Now, Li isn’t just asking questions like why the sky is blue — he’s exploring why anything exists at all.
Li’s machine-learning model expanded the Gruszko Lab’s ability to view neutrino events. As part of his work on LEGEND, Li initiated the Germanium Machine Learning (GeM) group. It currently has two postdoctoral researchers, five graduate students, and one undergraduate student across several U.S. and E.U. institutions. Li created a training pipeline for GeM collaborators to teach them how to head their own machine-learning projects.
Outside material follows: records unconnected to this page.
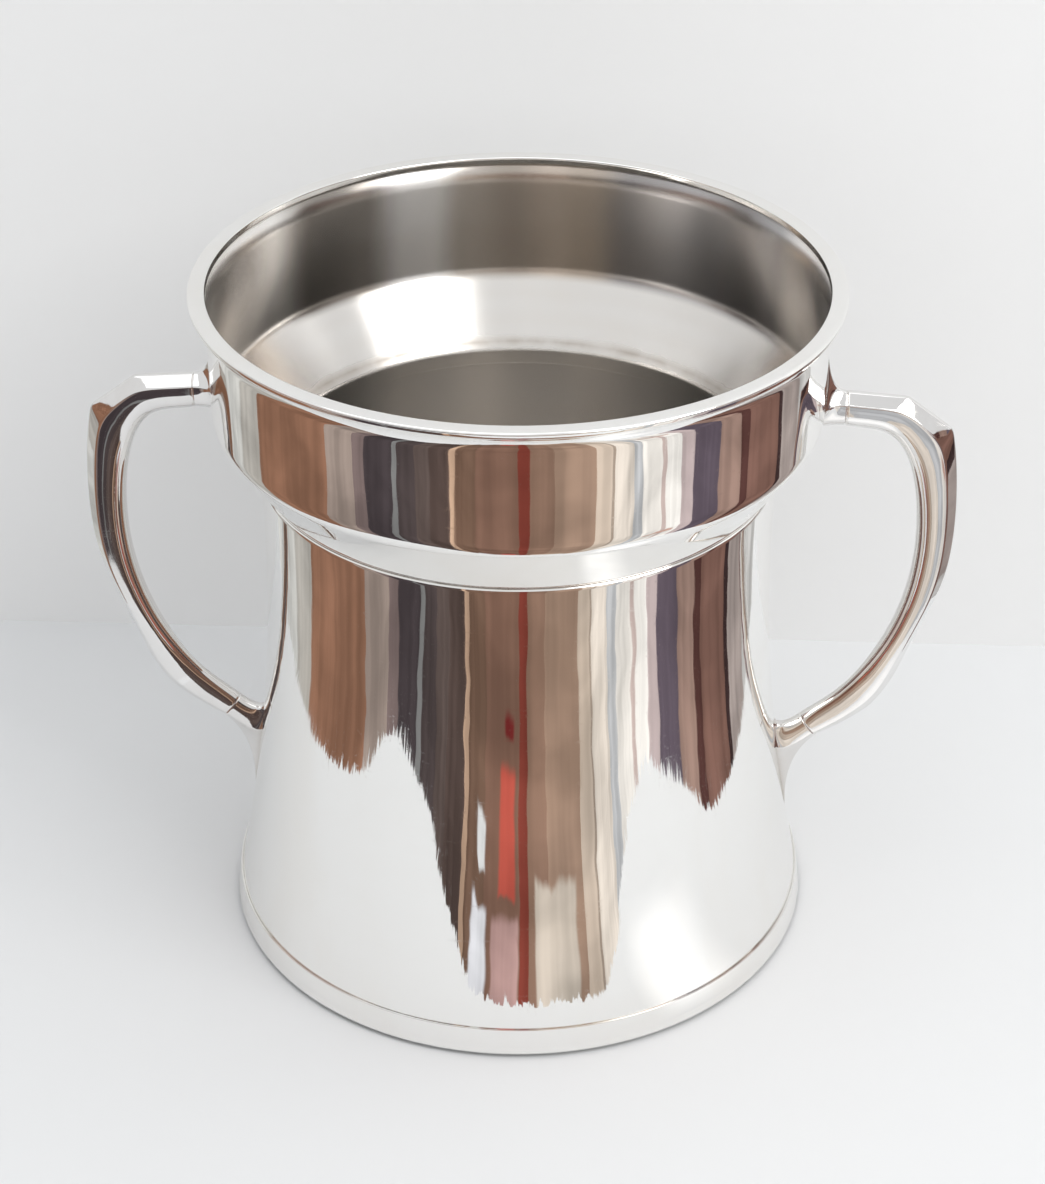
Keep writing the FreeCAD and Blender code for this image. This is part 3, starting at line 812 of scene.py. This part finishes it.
# plain cards round the front of the floor: only the silver's reflections see them
cardValues = {
    "line": [(-240, 120), (-228, 40), (-218, -30), (-206, -88), (-194, -132), (-182, -180), (-150, -204),
             (-112, -210), (-83, -199), (-51, -180), (-20, -150), (10, -143), (38, -139), (60, -130), (95, -146),
             (130, -166), (165, -168), (194, -150), (206, -105), (203, -75), (194, -50), (196, -15), (204, 45),
             (225, 120)],
    "height": 190.0, "floorGap": 0.2,
    "farReach": 1250.0, "farLow": 195.0, "farHigh": 620.0, "farSweep": 112.0,
    # where each colour starts, degrees from the front towards +X
    "bands": [(-110, (0.62, 0.62, 0.60)), (-98, (0.46, 0.44, 0.41)), (-86, (0.30, 0.155, 0.10)),
              (-57, (0.35, 0.28, 0.245)), (-48, (0.20, 0.15, 0.145)), (-43, (0.075, 0.06, 0.065)),
              (-35, (0.26, 0.26, 0.26)), (-33.5, (0.085, 0.066, 0.066)), (-27, (0.12, 0.09, 0.082)),
              (-22, (0.10, 0.07, 0.062)), (-15, (0.62, 0.42, 0.30)), (-13.6, (0.20, 0.12, 0.085)),
              (-7, (0.23, 0.13, 0.095)), (3.4, (0.24, 0.055, 0.04)), (6.0, (0.30, 0.185, 0.135)),
              (12, (0.40, 0.27, 0.20)), (22, (0.70, 0.58, 0.48)), (26, (0.42, 0.34, 0.28)),
              (27, (0.82, 0.74, 0.66)), (35, (0.55, 0.56, 0.58)), (39, (0.93, 0.89, 0.84)),
              (46, (0.62, 0.50, 0.47)), (48, (0.95, 0.92, 0.88)), (53, (0.56, 0.46, 0.46)),
              (57, (0.14, 0.11, 0.14)), (66, (0.36, 0.24, 0.20)), (73, (0.10, 0.045, 0.04)),
              (76, (0.23, 0.125, 0.10)), (90, (0.05, 0.03, 0.03)), (92, (0.40, 0.34, 0.32)),
              (104, (0.62, 0.61, 0.60))],
    "bandsTurn": 220,                             # the bands run over this many degrees
    # small things lower down: degrees from and to, height from and to, colour
    "things": [(-2.5, 2.2, 28.0, 60.0, (0.56, 0.11, 0.08)), (-1.0, 1.6, 68.0, 74.0, (0.22, 0.03, 0.03)),
               (-4.5, 3.0, -5.0, 22.0, (0.52, 0.33, 0.31)), (-10.5, -6.0, -5.0, 24.0, (0.86, 0.87, 0.92)),
               (-9.5, -6.5, 34.0, 48.0, (0.80, 0.81, 0.82)), (8.0, 20.0, -5.0, 34.0, (0.66, 0.58, 0.50)),
               (41.0, 52.0, 70.0, 82.0, (0.70, 0.45, 0.38))],
    "bright": {"from": 37.0, "to": 55.0, "near": 97.0, "far": 200.0, "glow": 1.2, "level": 0.6},
}


def cardMaterial():
    # upright bands of plain colour with a few small things on them, broken up a little, ragged at the floor
    material = bpy.data.materials.new("roomCards")
    material.use_nodes = True
    tree = material.node_tree
    tree.nodes.remove(tree.nodes["Principled BSDF"])
    place = tree.nodes.new("ShaderNodeTexCoord").outputs["Object"]
    apart = tree.nodes.new("ShaderNodeSeparateXYZ")
    tree.links.new(place, apart.inputs[0])
    wander = mathNode(tree, "SUBTRACT", noiseNode(tree, stretched(tree, place, (1, 1, 0.3)), 60.0, 3.0), 0.5)
    angle = mathNode(tree, "ARCTAN2", apart.outputs[0], mathNode(tree, "MULTIPLY", apart.outputs[1], -1.0))
    angle = mathNode(tree, "MULTIPLY_ADD", wander, 0.03, angle)
    across = mathNode(tree, "MULTIPLY_ADD", angle, 180 / np.pi / cardValues["bandsTurn"], 0.5)
    colour = bandedRamp(tree, across, cardValues["bands"], "CONSTANT", cardValues["bandsTurn"])
    degrees = mathNode(tree, "MULTIPLY", angle, 180 / np.pi)
    level = mathNode(tree, "MULTIPLY_ADD", wander, 0.02, apart.outputs[2])
    soft = 0.4                                    # degrees that the sides of a thing take to fade
    for left, right, low, high, paint in cardValues["things"]:
        sides = [remapped(tree, degrees, left - soft, left + soft),
                 remapped(tree, degrees, right - soft, right + soft, 1.0, 0.0),
                 remapped(tree, level, (low - 1) * mm, (low + 1) * mm),
                 remapped(tree, level, (high - 2) * mm, (high + 2) * mm, 1.0, 0.0)]
        inside = sides[0]
        for side in sides[1:]:
            inside = mathNode(tree, "MULTIPLY", inside, side)
        colour = mixedColour(tree, inside, colour, paint)
    streaks = remapped(tree, noiseNode(tree, stretched(tree, place, (1, 1, 0.05)), 90.0, 3.0), 0.3, 0.7, 0.84, 1.12)
    patches = noiseNode(tree, stretched(tree, place, (0.6, 0.6, 1.4)), 22.0, 3.0)
    blocks = remapped(tree, patches, 0.35, 0.65, 0.8, 1.15)
    light = tree.nodes.new("ShaderNodeEmission")
    tree.links.new(colour, light.inputs["Color"])
    tree.links.new(mathNode(tree, "MULTIPLY", streaks, blocks), light.inputs["Strength"])
    clear = tree.nodes.new("ShaderNodeBsdfTransparent")
    ragged = noiseNode(tree, stretched(tree, place, (1, 1, 0.2)), 300.0, 3.0, 0.6)
    bottomLine = mathNode(tree, "MULTIPLY", mathNode(tree, "SUBTRACT", ragged, 0.42), 0.012)
    shown = mathNode(tree, "GREATER_THAN", apart.outputs[2], bottomLine)
    mix = tree.nodes.new("ShaderNodeMixShader")
    tree.links.new(shown, mix.inputs[0])
    tree.links.new(clear.outputs[0], mix.inputs[1])
    tree.links.new(light.outputs[0], mix.inputs[2])
    tree.links.new(mix.outputs[0], tree.nodes["Material Output"].inputs["Surface"])
    return material


def brightMaterial():
    # a patch of daylight lying on the floor, soft at its sides
    bright = cardValues["bright"]
    material = bpy.data.materials.new("brightPatch")
    material.use_nodes = True
    tree = material.node_tree
    tree.nodes.remove(tree.nodes["Principled BSDF"])
    place = tree.nodes.new("ShaderNodeTexCoord").outputs["Object"]
    apart = tree.nodes.new("ShaderNodeSeparateXYZ")
    tree.links.new(place, apart.inputs[0])
    angle = mathNode(tree, "ARCTAN2", apart.outputs[0], mathNode(tree, "MULTIPLY", apart.outputs[1], -1.0))
    degrees = mathNode(tree, "MULTIPLY", angle, 180 / np.pi)
    mask = mathNode(tree, "MULTIPLY", remapped(tree, degrees, bright["from"] - 4, bright["from"] + 6),
                    remapped(tree, degrees, bright["to"] - 8, bright["to"] + 10, 1.0, 0.0))
    away = tree.nodes.new("ShaderNodeVectorMath")
    away.operation = "LENGTH"
    tree.links.new(place, away.inputs[0])
    away = away.outputs["Value"]
    opening = remapped(tree, away, bright["near"] * mm, (bright["near"] + 18) * mm)
    closing = remapped(tree, away, (bright["far"] - 40) * mm, bright["far"] * mm, 1.0, 0.0)
    mask = mathNode(tree, "MULTIPLY", mathNode(tree, "MULTIPLY", mask, opening), closing)
    light = tree.nodes.new("ShaderNodeEmission")
    light.inputs["Strength"].default_value = bright["glow"]
    mix = tree.nodes.new("ShaderNodeMixShader")
    tree.links.new(mask, mix.inputs[0])
    tree.links.new(tree.nodes.new("ShaderNodeBsdfTransparent").outputs[0], mix.inputs[1])
    tree.links.new(light.outputs[0], mix.inputs[2])
    tree.links.new(mix.outputs[0], tree.nodes["Material Output"].inputs["Surface"])
    return material


def throughPoints(points, count):
    # Catmull-Rom line: even blend of four neighbours, ((2b) + (c-a)s + (2a-5b+4c-d)s^2 + (3b-a-3c+d)s^3) / 2
    points = np.array(points, float)
    padded = np.concatenate([points[:1], points, points[-1:]])
    t = np.linspace(0, len(points) - 1 - 1e-9, count)
    k = t.astype(int)
    s = (t - k)[:, None]
    a, b, c, d = padded[k], padded[k + 1], padded[k + 2], padded[k + 3]
    return (2 * b + (c - a) * s + (2 * a - 5 * b + 4 * c - d) * s ** 2 + (3 * b - a - 3 * c + d) * s ** 3) / 2


def standingRows(line, heights):
    return np.concatenate([np.column_stack([line, np.full(len(line), z)]) for z in heights])


cardLine = throughPoints(cardValues["line"], 240)
cardPoints = standingRows(cardLine, (cardValues["floorGap"], cardValues["height"]))
cardPaint = cardMaterial()
cards = stagePiece("roomCards", cardPoints, quadGrid(2, 240, False, False).tolist(), cardPaint)
sweep = np.radians(np.linspace(-cardValues["farSweep"], cardValues["farSweep"], 90))
farLine = cardValues["farReach"] * np.column_stack([np.sin(sweep), -np.cos(sweep)])
farPoints = standingRows(farLine, (cardValues["farLow"], cardValues["farHigh"]))
farCards = stagePiece("farCards", farPoints, quadGrid(2, 90, False, False).tolist(), cardPaint)
bright = cardValues["bright"]
sweep = np.radians(np.linspace(bright["from"] - 3, bright["to"] + 10, 24))
patchPoints = np.concatenate([np.column_stack([r * np.sin(sweep), -r * np.cos(sweep), np.full(24, bright["level"])])
                              for r in (bright["near"], bright["far"])])
patch = stagePiece("brightPatch", patchPoints, quadGrid(2, 24, False, False).tolist(), brightMaterial())
for thing in (cards, farCards, patch):
    thing.visible_camera = False
    thing.visible_diffuse = False
    thing.visible_shadow = False
    thing.visible_transmission = False


def softbox(name, place, aim, size, power, colour):
    light = bpy.data.lights.new(name, "AREA")
    light.shape = "RECTANGLE"
    light.size, light.size_y = size[0] * mm, size[1] * mm
    light.energy = power
    light.color = colour
    lamp = bpy.data.objects.new(name, light)
    lamp.location = Vector(place) * mm
    lamp.rotation_euler = (Vector(aim) * mm - lamp.location).to_track_quat("-Z", "Y").to_euler()
    bpy.context.scene.collection.objects.link(lamp)
    return lamp


softbox("keySoftbox", (900, -650, 1200), (0, 0, 80), (900, 900), 8.5, (1.0, 0.985, 0.96))
softbox("topSoftbox", (-200, 100, 1500), (0, 0, 0), (1400, 1200), 4.0, (0.96, 0.98, 1.0))
world = bpy.data.worlds.new("paleRoom")
bpy.context.scene.world = world
world.use_nodes = True
world.node_tree.nodes["Background"].inputs["Color"].default_value = (0.885, 0.89, 0.895, 1)
world.node_tree.nodes["Background"].inputs["Strength"].default_value = 0.90
print("stage ready")

cameraValues = {"place": (43.9, -697.0, 542.8), "way": (-0.0519, 0.8485, -0.5265), "lens": 79.05}
camera = bpy.data.objects.new("camera", bpy.data.cameras.new("camera"))
camera.data.lens = cameraValues["lens"]
camera.location = Vector(cameraValues["place"]) * mm
camera.rotation_euler = Vector(cameraValues["way"]).to_track_quat("-Z", "Y").to_euler()
bpy.context.scene.collection.objects.link(camera)
bpy.context.scene.camera = camera
bpy.context.scene.view_settings.view_transform = "Standard"
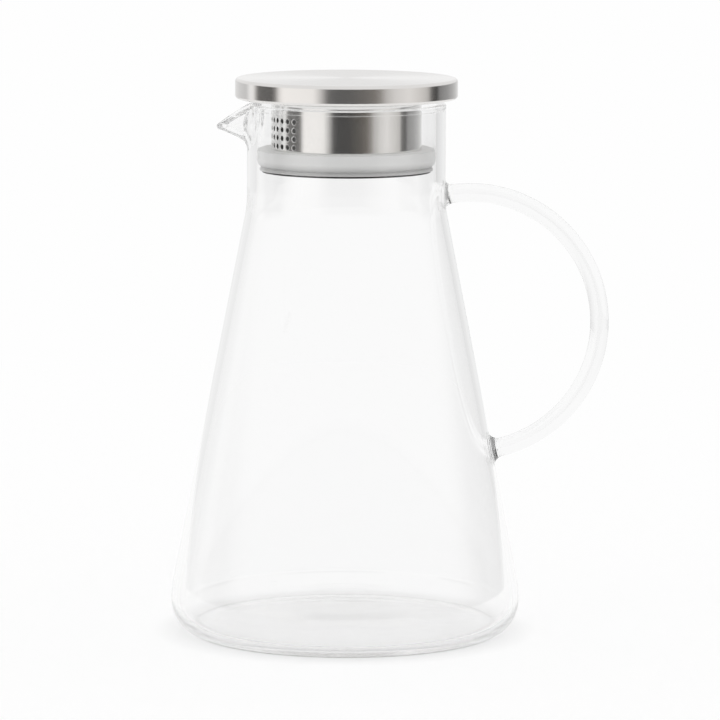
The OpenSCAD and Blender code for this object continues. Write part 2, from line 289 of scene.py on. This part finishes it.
def glass_handle():
    """The rod bent to a ring, flaring out at both ends until it lies along the wall it is fused to."""
    top = math.acos((NECK_R - HANDLE_X) / HANDLE_R)
    normal = np.array([math.cos(CONE), 0, math.sin(CONE)])
    centre = np.array([HANDLE_X, 0, HANDLE_Z])
    corner = np.array([NECK_R, 0, SHOULDER_Z])
    low = CONE - math.acos(((corner - centre) @ normal) / HANDLE_R)
    cone_round = (NECK_R + (SHOULDER_Z - LOW_WELD_Z) * math.tan(CONE)) / math.cos(CONE)
    ends = {
        "low": (low, 1, normal, cone_round, LOW_WELD_W),
        "top": (top, -1, np.array([1.0, 0, 0]), NECK_R, TOP_WELD_W),
    }
    around = np.linspace(0, 2 * math.pi, ROD_COLUMNS, endpoint=False)

    def section(phi, radius, end=None, fade=0.0):
        out_dir = np.array([math.cos(phi), 0, math.sin(phi)])
        along = np.array([-math.sin(phi), 0, math.cos(phi)])
        points = []
        for t in around:
            side = out_dir * math.cos(t) * radius + np.array([0, math.sin(t) * radius, 0])
            p = centre + out_dir * HANDLE_R + side
            if end and fade:
                _, _, wall, wall_round, _ = ends[end]
                sag = wall_round - math.sqrt(wall_round ** 2 - side[1] ** 2)
                p = p - along * fade * ((side @ wall) + sag) / (along @ wall)
            points.append(tuple(p))
        return points

    def flare(end):
        phi, turn, _, _, spread = ends[end]
        rows = [(phi - turn * ROD_SINK / HANDLE_R, ROD_R + spread * SUNK_FLARE, 1.0)]
        for a in np.radians(np.linspace(0, 90, WELD_SECTIONS)):
            s = WELD_L * (1 - math.cos(a)) - WELD_OVERLAP
            fade = max(0.0, 1 - s / WELD_L)
            rows.append((phi + turn * s / HANDLE_R, ROD_R + spread * (1 - math.sin(a)), fade))
        return [section(p, r, end, f) for p, r, f in rows]

    lower, upper = flare("low"), flare("top")[::-1]
    middle = [section(p, ROD_R) for p in
              np.linspace(low + WELD_L / HANDLE_R, top - WELD_L / HANDLE_R, ROD_SECTIONS)[1:-1]]
    sections = lower + middle + upper
    verts = [p for s in sections for p in s]
    size = len(around)
    faces = []
    for i in range(len(sections) - 1):
        for j in range(size):
            m = (j + 1) % size
            faces.append((i * size + j, i * size + m, (i + 1) * size + m, (i + 1) * size + j))
    faces += [tuple(range(size)), tuple(range(len(verts) - size, len(verts)))[::-1]]
    return make_mesh("jug_handle", verts, faces)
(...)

Li’s work at Carolina led to him winning this year’s Machine Learning: Science and Technology Paper Award from Machine Learning and the Physical Sciences Workshop at the 2022 Conference on Neural Information Processing Systems, one of the most prestigious conferences about AI and machine learning. Additionally, his work on LEGEND and KamLAND-Zen earned him a Postdoctoral Award for Research Excellence last year.
“Physics has probably some of the smartest people in the world,” Li says. “If there is one thing that I’m doing better than other people, it’s that I’m highly self-motivated and very curious about a lot of things. My research is not just physics, not just neutrinos. I’m kind of like an interdisciplinary scientist. I use artificial intelligence and machine learning to probe the data from our neutrino detector.”
Li won these awards last year, the same year he turned 30. He recalls his aunt’s advice about giving physics 10 years before deciding whether to switch tracks.
“I think I’m pretty happy with my career in physics so far,” Li says, laughing. “I love my research, I love the people I work with, and I’ve been pretty successful, so I think I will stick with it.”